Having proper supplies in fire stations allows firefighters to concentrate on fighting fires and saving lives, officials in other departments say.
“Giving them proper cleaning supplies and equipment is very important, and we provide that the best we can,” said Waterford Deputy Fire Chief Jeff Finkbeiner. The department took over fire services for Pontiac last year and used a $600,000 state grant to upgrade the city’s fire stations. “You can’t expect them to perform their jobs without providing them with the proper equipment. That includes a safe, comfortable station. They live there 24 hours a day, and they take great pride in taking care of their home, and we give them the necessary tools to do that.”

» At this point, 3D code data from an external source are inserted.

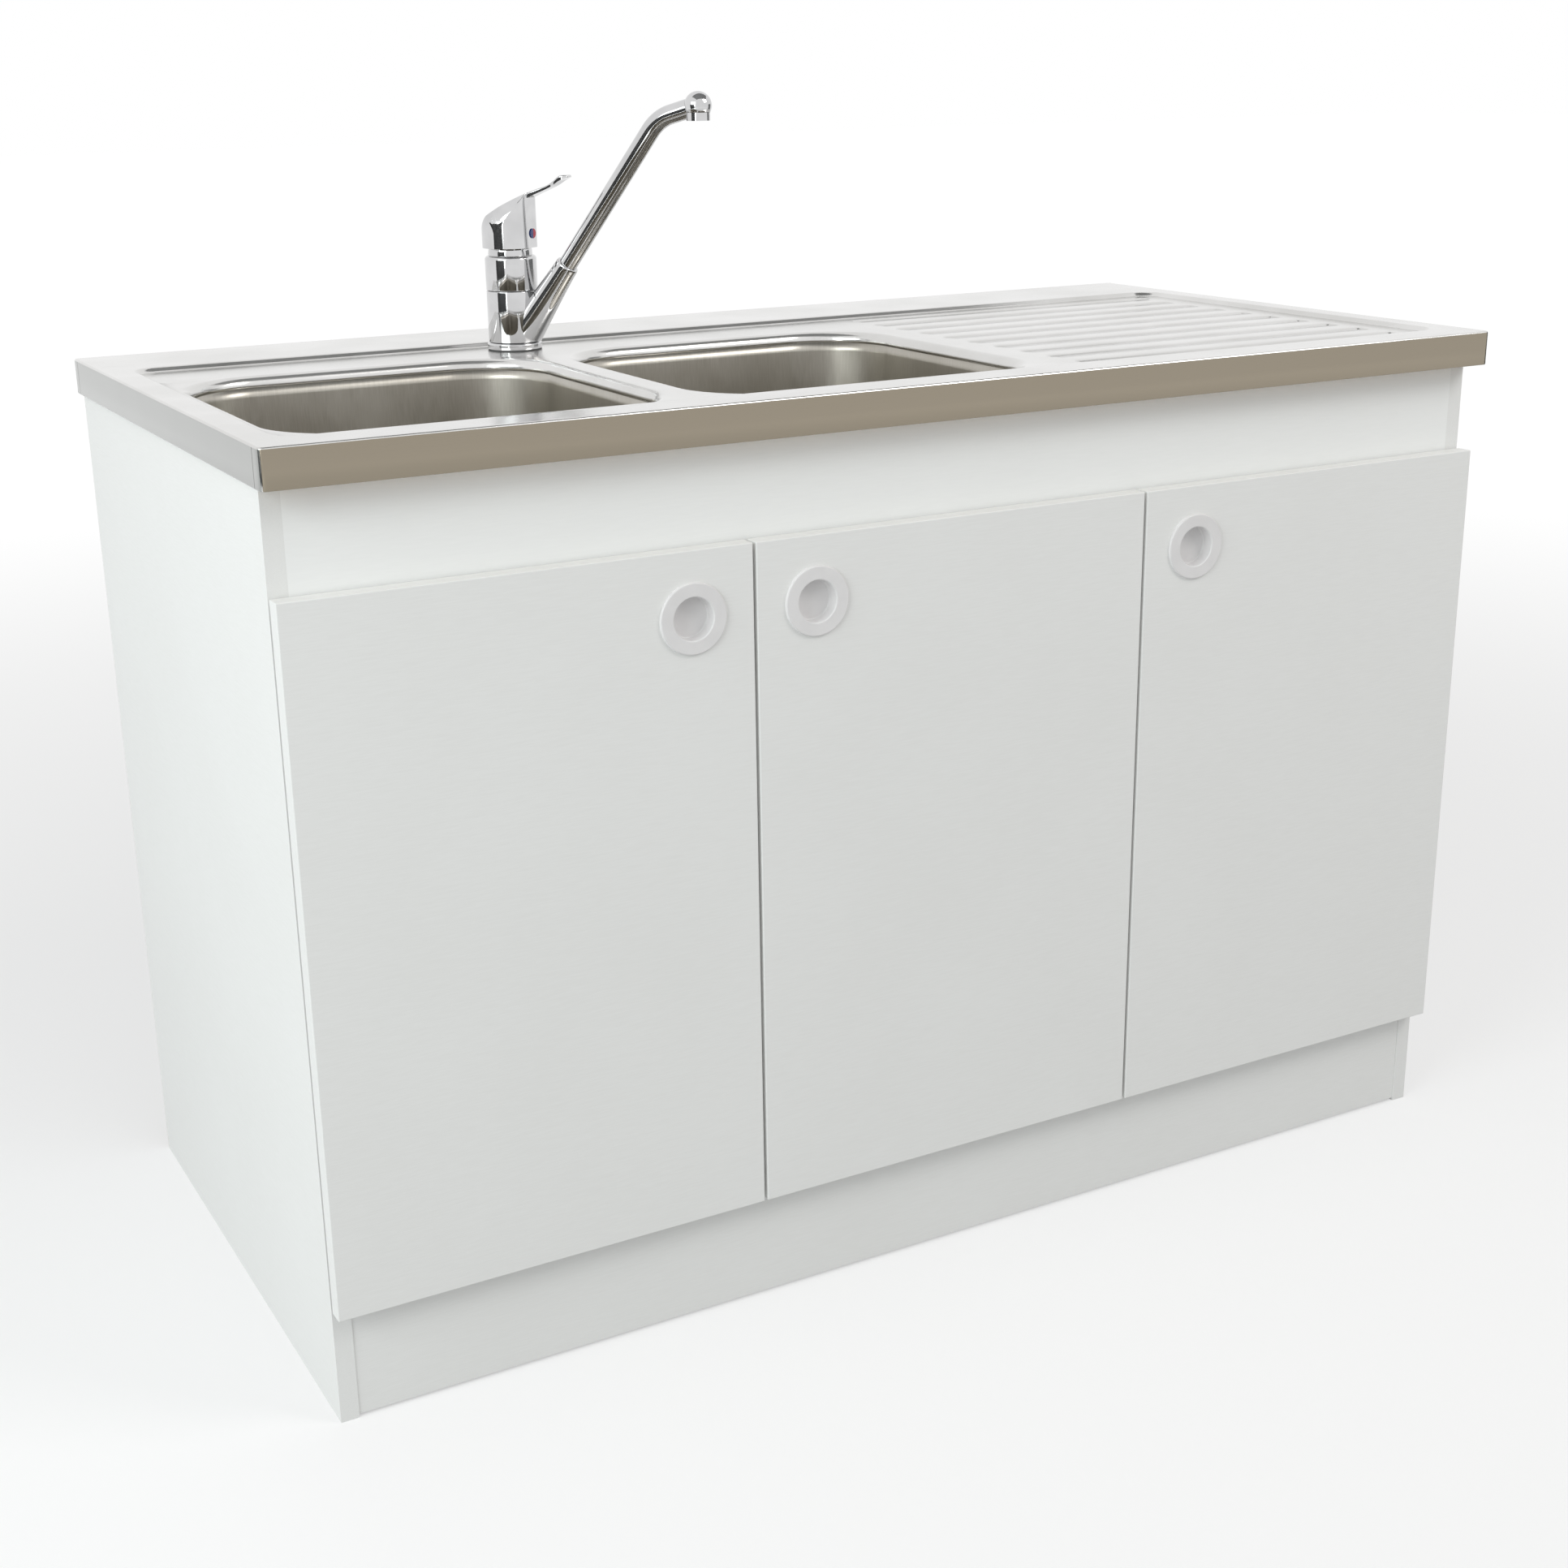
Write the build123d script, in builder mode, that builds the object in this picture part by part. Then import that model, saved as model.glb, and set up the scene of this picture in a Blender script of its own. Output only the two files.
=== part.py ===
"""Three-door kitchen sink unit: white board cabinet, lay-on steel sink with two bowls, lever mixer tap.

Millimetres. +Z is up, X runs from left to right and the doors face -Y. The origin is on the floor,
in the middle of the sink top's outline.
"""
from build123d import *
from math import cos, radians, sin, sqrt
import os

os.makedirs("parts", exist_ok=True)

# ---------------------------------------------------------------- driving dimensions
unit_width = 1200.0        # over the sink's rim
unit_depth = 600.0
unit_height = 820.0        # floor to the top of the rim

# sink sheet
sheet = 0.8
rim_height = 32.0          # folded edge all round
rim_lap = 2.0              # how far the rim hangs below the carcass top
rim_corner = 5.0
rim_round = 2.0
side_border = 26.0         # raised flat border, left and right
front_border = 40.0
recess_depth = 4.0
recess_corner = 24.0
press_slope = 45.0         # slope of the pressed steps, degrees from upright
mouth_round = 8.0
mouth_drop = 10.0          # from the deck down to the weld of the bowl
field_margin = 1.0         # from the mouths' rounds to where the sheet's six fields meet

# bowls
bowl_width = 325.0
bowl_length = 350.0        # front to back
bowl_depth = 150.0         # deck to bowl floor
bowl_corner = 72.0
bowl_draft = 3.0
bowl_floor_round = 32.0
bowl_side_margin = 11.5    # recessed deck left and in front of the left bowl's mouth
bowl_front_margin = 10.0
bowl_gap = 35.0            # between the two mouths
tap_ledge = 82.0           # recessed deck behind the mouths
seat_radius = 58.0
seat_depth = 3.0
waste_hole_radius = 43.0

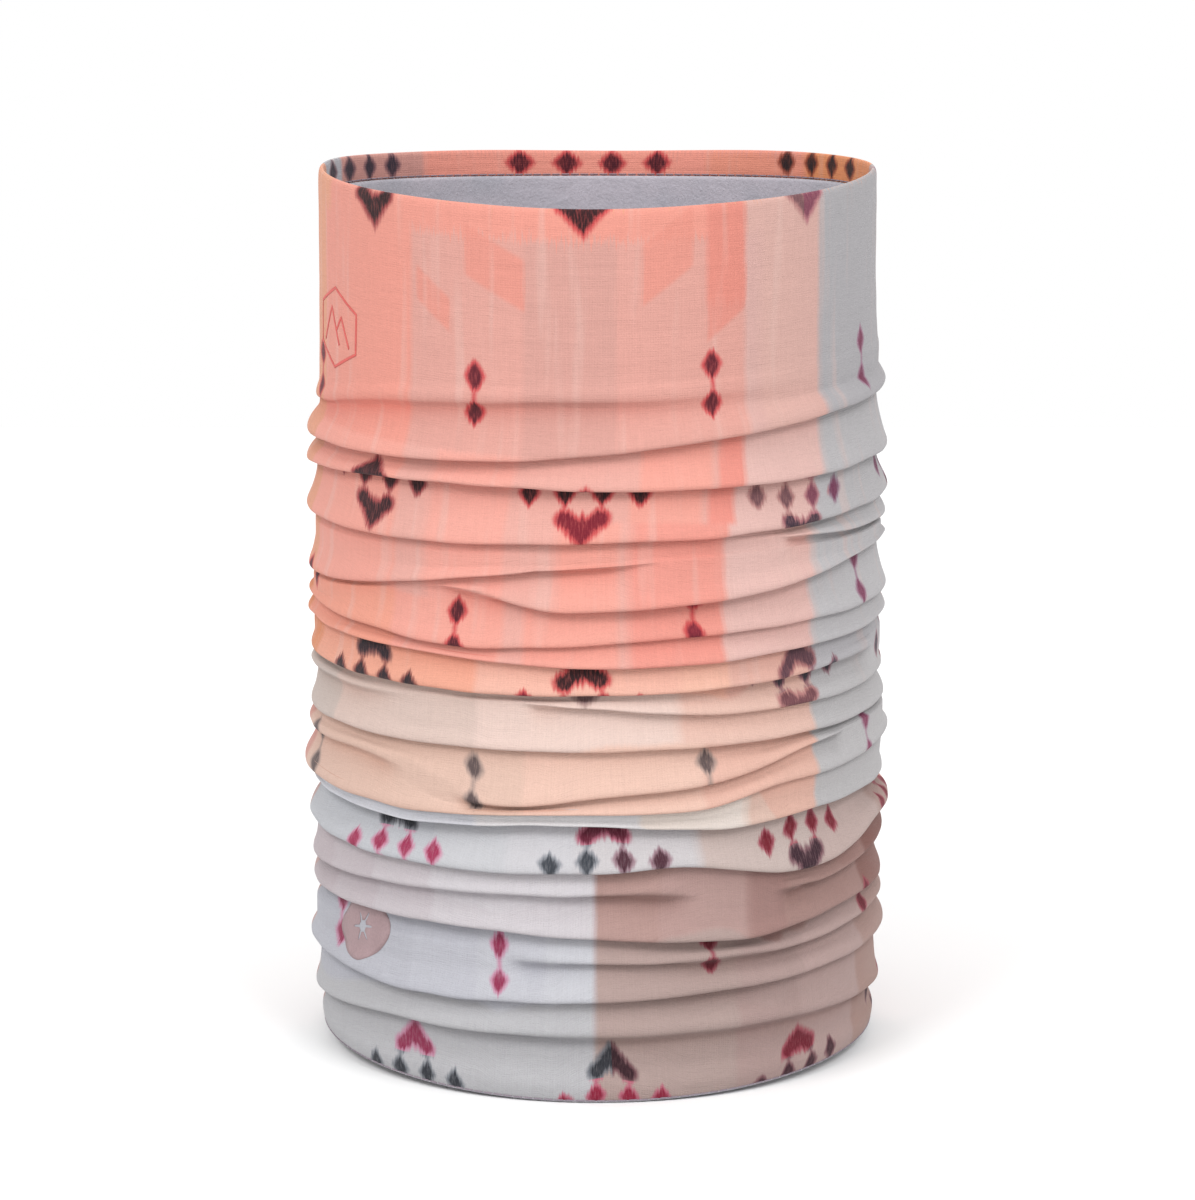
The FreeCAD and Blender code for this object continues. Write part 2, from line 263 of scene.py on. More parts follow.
def shell_net(angles):
    """The printed cloth: hidden allowance, turned-in band, rim, smooth stretch, folds, edge."""
    net = Net(angles)
    rim = RIM_LOW + edge_height(angles) + 0.25 * wander(angles, 3, 8, 11)
    seam_wave = 0.16 * wander(angles, 30, 60, 12)
    for radius, below in RIM_SECTION:
        net.add(radius, rim - below + (seam_wave if below > TOP_SEAM else 0))
    net.rim_control = RIM_SECTION.index(RIM_CREST)
    folds = crease_rows(angles)
    top, first = rim - 5.0, folds[0]["z"] + 5.0
    for k in range(FIRST_WALL_STEPS):
        part = k / (FIRST_WALL_STEPS - 1)
        swell = 0.09 * wander(angles, 2, 7, 20 + k) + 0.04 * wander(angles, 8, 20, 40 + k)
        net.add(mix(WALL_RADIUS, folds[0]["lip"] - 0.9, part ** 4) + swell, mix(top, first, part))
    for n, fold in enumerate(folds):
        z, w, lip, drop = fold["z"], fold["weight"], fold["lip"], fold["drop"]
        below_z = folds[n + 1]["z"] if n + 1 < len(folds) else 1.5 + edge_height(angles)
        above_gap = (folds[n - 1]["z"] - z) if n else np.full_like(z, 40.0)
        below_gap = z - below_z
        reach_up = np.clip(0.4 * above_gap, 0.8, 3.6)
        reach_down = np.clip(0.35 * below_gap, 0.7, 2.2)
        squeeze = np.clip(np.minimum(above_gap, below_gap) / 5.0, 0.35, 1.0)
        tuck_top = np.clip(0.4 * fold["tuck"], 1.2, 3.0)
        tuck_top = np.minimum(tuck_top, np.clip(0.32 * above_gap, 0.7, 3.0))
        wall = lip - 0.5 * drop
        inner = lip - drop
        start = len(net.radius)
        # control rows: (radius, height) in a full tuck, then (radius, height above z) in a soft valley
        for full_r, full_z, soft_r, soft_off in (
                (lip - 0.85, z + reach_up, lip - 0.5, reach_up + 0.5),
                (lip + 0.15, z + 0.40 * reach_up, lip + 0.05, 0.6 * reach_up + 0.3),
                (lip + 0.10, z - 0.1, lip - 0.15, 0.7),
                (lip - 0.50 * drop, z - 0.25, lip - 0.45 * drop, 0.1),
                (lip - 0.58 * drop, z + 0.5 * tuck_top, lip - 0.65 * drop, -0.3),
                (lip - 0.62 * drop, z + tuck_top, lip - 0.8 * drop, -0.7),
                (inner - 0.1, z + tuck_top, lip - 0.95 * drop, -1.1),
                (inner, z + 0.4 * tuck_top, inner, -1.5),
                (inner + 0.1, z - reach_down, inner + 0.1, -reach_down - 0.6)):
            plain_r = mix(wall, soft_r, fold["soft"])
            net.add(mix(plain_r, full_r, w), mix(z + squeeze * soft_off, full_z, w))
        net.tucks.append((start + 3, start + 7, n))
        steps = 1 if np.median(below_gap) < 9 else 2
        under_lip = folds[n + 1]["lip"] if n + 1 < len(folds) else np.full_like(z, EDGE_RADIUS)
        under_w = folds[n + 1]["soft"] if n + 1 < len(folds) else 1.0
        next_wall = folds[n + 1]["lip"] - 0.5 * folds[n + 1]["drop"] if n + 1 < len(folds) else under_lip
        under = mix(next_wall, under_lip - 0.85, under_w)
        from_r = mix(wall, inner + 0.1, fold["soft"])
        low_z = below_z + (np.clip(0.4 * below_gap, 0.8, 3.6) if n + 1 < len(folds) else 4.0)
        high_z = z - reach_down
        for k in range(steps):
            part = (k + 1) / (steps + 1)
            swell = 0.12 * wander(angles, 5, 16, 600 + 10 * n + k)
            net.add(mix(from_r, under, part ** 1.5) + swell, mix(high_z, low_z, part))
    foot = LINING_PEEK + edge_height(angles)
    for out, above in EDGE_SECTION:
        net.add(EDGE_RADIUS + out, foot + above)
    return net, folds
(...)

Highland Park Fire Chief Derek Hillman said he would personally buy supplies if his firefighters were short on necessities. He admits that in a city in which the newest, $350,000 fire truck was donated by a resident who won the lottery this year, there have been supply issues in the past. But those were mainly because of slow order deliveries, he said.
The new Highland Park fire station — being built with American Reinvestment and Recovery Act funds — broke ground in September and is slated to open in August — fully stocked, Hillman said.
“The city’s never not supplied us,” he said.
Firefighters often collect donations from the public to support charities such as March of Dimes. It is not known whether such donations are acceptable to help firefighters at each station with their supplies.
Austin said he’ll lean on station chiefs to stay on top of supply availability. One solution may be to have a firefighter on light duty drive a truck full of supplies from the warehouse to firehouses, as long as the firefighters union agrees, he said.